Diode equation

The diode equation (also called the Shockley equation) is the exponential current–voltage relation of a forward-biased PN junction:

$i_D=I_S\left(e^{v_D/V_T}-1\right)\approx I_S{e}^{v_D/V_T}\text{for }{v}_D\gg V_T$

$i_D$ is the current through the Diode in the forward (anode→cathode) direction, $v_D$ is the voltage across it (anode minus cathode), $I_S$ is the Reverse saturation current, and $V_T$ is the Thermal voltage. This is the $n=1$ form: the full Shockley equation carries an ideality factor $n$ as $i_D=I_S(e^{v_D/n{V}_T}-1)$, with $n\approx 1$ for an ideal junction and rising toward $\approx 2$ when recombination dominates. This course takes $n=1$ throughout.

Reading the equation

The $-1$ term is the contribution of the reverse saturation. In reverse bias $v_D$ is negative, $e^{v_D/V_T}\to 0$, and $i_D\to -I_S$: a tiny constant reverse leakage. In forward bias, once $v_D$ climbs a few $V_T$ above zero, the exponential is enormous compared with 1, so the $-1$ is negligible and we use the simplified form $i_D\approx I_S{e}^{v_D/V_T}$. That simplified form is what we work with for all forward-bias analysis.

$I_S$ is a device parameter set by the cross-sectional area, doping levels, and minority-carrier diffusion lengths. For a typical small-signal silicon diode it lies somewhere between $10^{-15}$ A and $10^{-9}$ A — extraordinarily small. $V_T=kT/q\approx 25$ mV at room temperature, where $k$ is Boltzmann’s constant, $T$ the absolute temperature, and $q$ the electron charge.

Inverting the equation to solve for the voltage given a current:

$v_D=V_T\ln \left(\frac{i_D}{I_S}\right)$

This inverse form is exactly what Iterative diode analysis uses to refine a voltage estimate, and it makes the steepness of the curve concrete.

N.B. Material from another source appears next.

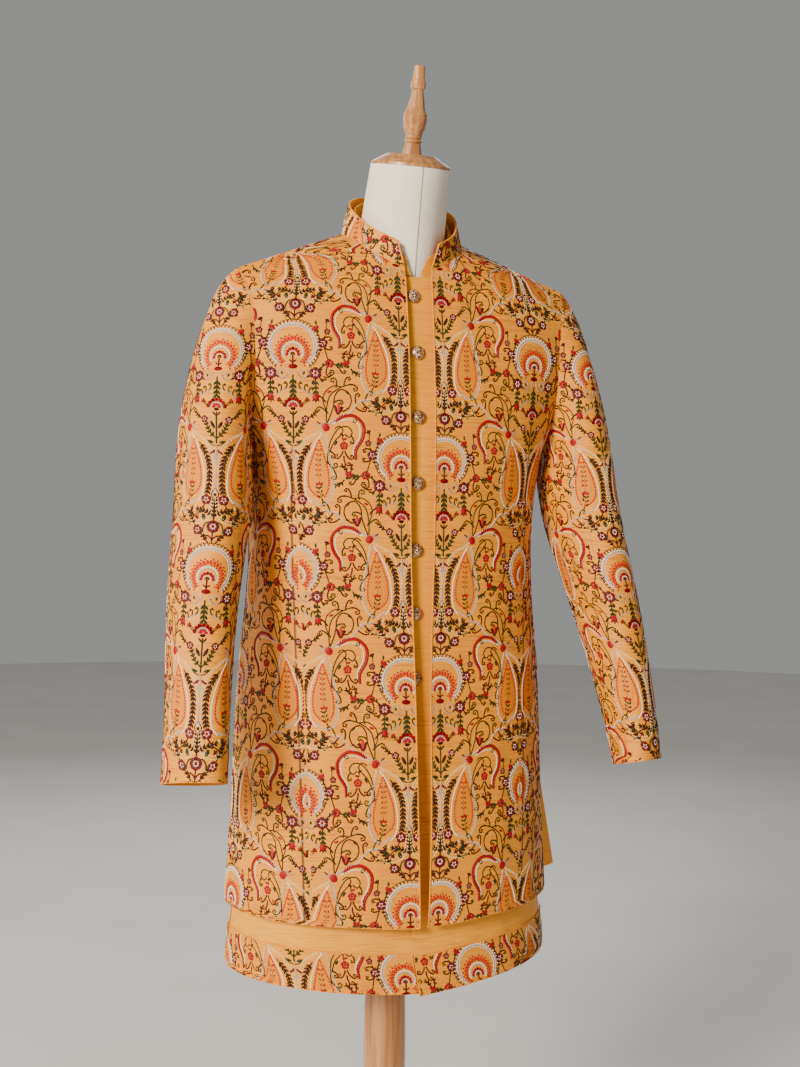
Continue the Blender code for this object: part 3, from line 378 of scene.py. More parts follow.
class ClothChart:
    # Turns a place on the cut cloth, in metres across from an edge or line and up the cloth, into a point
    # in space. A ray from outside finds each point: it aims at a centre line, and above topHeight at that
    # line's upper end.
    def __init__(self, shells, centre, topHeight, capRadius, angles, zero, lowHeight, highTilt, dart=None,
                 facing=0.05):
        vertices, faces = [], []
        for shell in shells:
            first = len(vertices)
            faces += [[i + first for i in face.vertices] for face in shell.data.polygons]
            vertices += [v.co for v in shell.data.vertices]
        self.tree = BVHTree.FromPolygons(vertices, faces)
        self.centre, self.topHeight, self.capRadius, self.dart = centre, topHeight, capRadius, dart
        self.facing, self.rear = facing, zero == 180
        count = int(abs(angles[1] - angles[0]) / chartLook["angleStep"]) + 1
        self.angles = np.radians(np.linspace(min(angles), max(angles), count))
        self.heights, self.across, self.dartAcross, rows = [], [], [], []
        radii, firstEnd, side = None, None, 1 if angles[1] > angles[0] else -1
        for height in np.arange(lowHeight, topHeight + highTilt * capRadius, chartLook["rowStep"]):
            found = [self.radius(a, height) for a in self.angles]
            hits = [i for i, r in enumerate(found) if r is not None]
            if not hits and radii is None:
                continue
            if hits:
                fresh = np.interp(range(count), hits, [found[i] for i in hits])
                if highTilt == 0 and radii is not None:
                    fresh = np.where([r is None for r in found], radii, fresh)
                radii = fresh
            if zero == "edge" and hits and height < topHeight + chartLook["edgeAbove"]:
                end = hits[0 if side > 0 else -1]
                firstEnd = end if firstEnd is None else firstEnd
                if highTilt or abs(end - firstEnd) < chartLook["edgeJump"]:
                    edgeX = self.edge(end, side, height, radii)
            # The lowest row is laid twice, first one step lower, so that the cloth's lower edge is inside.
            for level in (height,) if rows else (height - chartLook["rowStep"], height):
                points = np.array([self.point(a, level, r) for a, r in zip(self.angles, radii)])
                along = lengthsAlong(points)
                if zero == "edge":
                    start = self.alongAt(points, along, edgeX)
                else:
                    start = np.interp(math.radians(zero), self.angles, along)
                self.heights.append(level)
                self.across.append(along - start)
                rows.append(points)
                if dart:
                    lineX = (dart["foot"] + dart["lean"] * level) * (1 if edgeX > 0 or side > 0 else -1)
                    self.dartAcross.append(self.alongAt(points, along, lineX) - start)
        steps = np.linalg.norm(np.diff(np.array(rows), axis=0), axis=2)
        up = np.vstack([np.zeros(count), np.cumsum(steps, axis=0)])
        self.heights = np.array(self.heights)
        atTop = [np.interp(topHeight, self.heights, column) for column in up.T]
        self.up = up - np.array(atTop) + topHeight

    def ray(self, angle, height):
        tilt = max(0.0, (height - self.topHeight) / self.capRadius)
        way = np.array([math.cos(tilt) * math.sin(angle), -math.cos(tilt) * math.cos(angle), math.sin(tilt)])
        return self.centre(min(height, self.topHeight)), way

    def point(self, angle, height, radius):
        start, way = self.ray(angle, height)
        return start + way * radius

    def radius(self, angle, height):
        start, way = self.ray(angle, height)
        hit = self.tree.ray_cast(Vector(start + way * chartLook["reach"]), Vector(-way), chartLook["reach"])
        return chartLook["reach"] - hit[3] if hit[0] is not None else None

    def edge(self, i, side, height, radii):
        # How far aside the panel's front edge is at this height.
        on, off = self.angles[i], self.angles[i] - side * math.radians(chartLook["angleStep"])
        for _ in range(chartLook["halvings"]):
            middle = (on + off) / 2
            on, off = (middle, off) if self.radius(middle, height) is not None else (on, middle)
        return self.point(on, height, radii[i])[0]

    def alongAt(self, points, along, x):
        # The distance along a row where it is x metres aside, on its front half.
        front = abs(self.angles) < math.radians(chartLook["frontHalf"])
        return np.interp(x, points[front, 0], along[front])

    def places(self, across, up):
        # Points and outward normals on the cloth, and which of the places lie on it.
        across, rows = across.copy(), np.arange(len(self.heights))
        row = np.interp(up, self.up[:, len(self.angles) // 2], rows)
        found = np.ones(len(across), bool)
        if self.dart:
            sign = -1 if self.dartAcross[0] < 0 else 1
            line = np.interp(row, rows, self.dartAcross) * sign
            depth = np.clip((self.dart["top"] - up) / self.dart["fade"], 0, 1)
            intake = self.dart["intake"] * depth * depth * (3 - 2 * depth)
            line = line - intake / 2
            beyond = across * sign > line
            found &= ~beyond | (across * sign > line + intake)
            across = np.where(beyond, across - sign * intake, across)
        for _ in range(chartLook["turns"]):
            lower = np.clip(row.astype(int), 0, len(rows) - 2)
            share, angle = row - lower, np.zeros(len(across))
            for i in np.unique(lower):
                some = lower == i
                pair = [np.interp(across[some], self.across[k], self.angles) for k in (i, i + 1)]
                angle[some] = pair[0] * (1 - share[some]) + pair[1] * share[some]
            spot = np.interp(angle, self.angles, np.arange(len(self.angles)))
            left = np.clip(spot.astype(int), 0, len(self.angles) - 2)
            for j in np.unique(left):
                some = left == j
                pair = [np.interp(up[some], self.up[:, k], rows) for k in (j, j + 1)]
                row[some] = pair[0] * (1 - (spot - left)[some]) + pair[1] * (spot - left)[some]
        height = np.interp(row, rows, self.heights)
        edges = (angle > self.angles[0]) & (angle < self.angles[-1]) & (row > 0) & (row < rows[-1])
        points, normals = np.zeros((len(across), 3)), np.zeros((len(across), 3))
        reach = chartLook["reach"]
        for n in np.flatnonzero(found & edges):
            start, way = self.ray(angle[n], height[n])
            place, normal, _, _ = self.tree.ray_cast(Vector(start + way * reach), Vector(-way), reach)
            # Low down, the cloth's rim and the inner face of a vent's flap are left plain.
            low, facing = height[n] <= chartLook["skirtTop"], self.facing
            if low:
                facing = max(facing, chartLook["skirtFacing"])
            inside = place is None or (low and self.rear and normal.y <= chartLook["flapTurn"])
            if not inside and normal.dot(Vector(way)) > facing:
                points[n], normals[n] = place, normal
            else:
                found[n] = False
        return points, normals, found & edges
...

The diode equation in forward bias; inverting gives $v_D=V_T\ln (i_D/I_S)$.

Why the curve is so steep — and why this gives a 0.7 V “constant” drop

The exponential is brutally steep. Increase $v_D$ by one $V_T$ (25 mV) and the current is multiplied by $e\approx 2.7$. Increase $v_D$ by 60 mV and the current is multiplied by about 10. Check that second claim: a factor-of-10 change needs

$e^{\Delta v_D/V_T}=10\Rightarrow \Delta v_D=V_T\ln 10\approx 25\text{mV}\times 2.303\approx 60\text{mV}$

So every decade of current costs only ~60 mV of extra voltage. Run that the other way: changing the current by six orders of magnitude (say 1 µA to 1 A) moves $v_D$ by only about $6\times 60=360$ mV. That is why a forward-biased silicon diode sits between roughly 0.6 V and 0.8 V across a gigantic range of currents — the voltage is almost pinned. This near-constancy is the entire justification for the Constant-voltage-drop model and is the reason forward diodes make decent voltage references.

The same equation underlies the Exponential diode model for precise hand analysis, and the inverse form drives Iterative diode analysis.